We as a society need to redefine the word racism. As society becomes more integrated, racism becomes more nuanced in how it shows itself (among progressive whiteys). Not actively calling people racial slurs doesn’t get you a medal. We live in a society that is steeped in white supremacy, colorism, and racism. Simply being “colorblind” (if that’s even possible) isn’t enough. It’s on white people to not only allow change, but actively make change themselves, as whiteys have actively been trying to take the ability to make change from anyone who isn’t white for centuries. Racism is not just racial prejudice, it is not only the individual actions of the “bad white people”; racism is also the systematic, social, and economic oppression of non white people. Anyone can be racist regardless of race, but the racism that is built into every individual in America by centuries of oppression, media messaging, and violence will always benefit the white man (and woman).

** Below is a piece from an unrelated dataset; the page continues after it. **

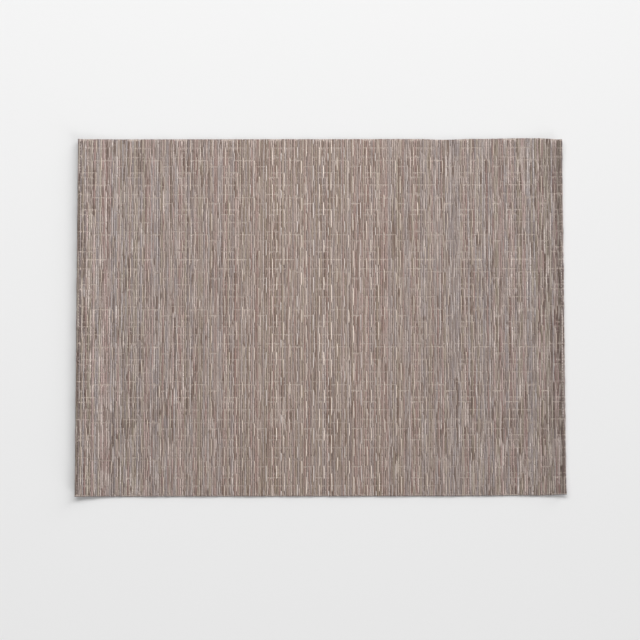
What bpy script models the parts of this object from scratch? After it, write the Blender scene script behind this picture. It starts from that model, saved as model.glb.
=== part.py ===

Perhaps the only real thing people can do is to educate themselves and the people around them. If you try to present some of these ideas to some white people you know, you will probably be met with white fragility- that’s just how these things tend to work out. People who stopped reading the first time I said “whitey” will never get this message; and even if they had kept reading, they probably never would. But that’s not who this piece is for. For change to happen in this country, white people need to be willing to not only create change within themselves but to spread change within their own communities. White people need to be willing to call out racism when they see it. So next time your work buddy talks about having “jungle fever,” tell him “hey bruh you should try to lay off that.” While this might require that you put your ass on the chopping block, after centuries of making everyone else do the same, it might be time for your turn.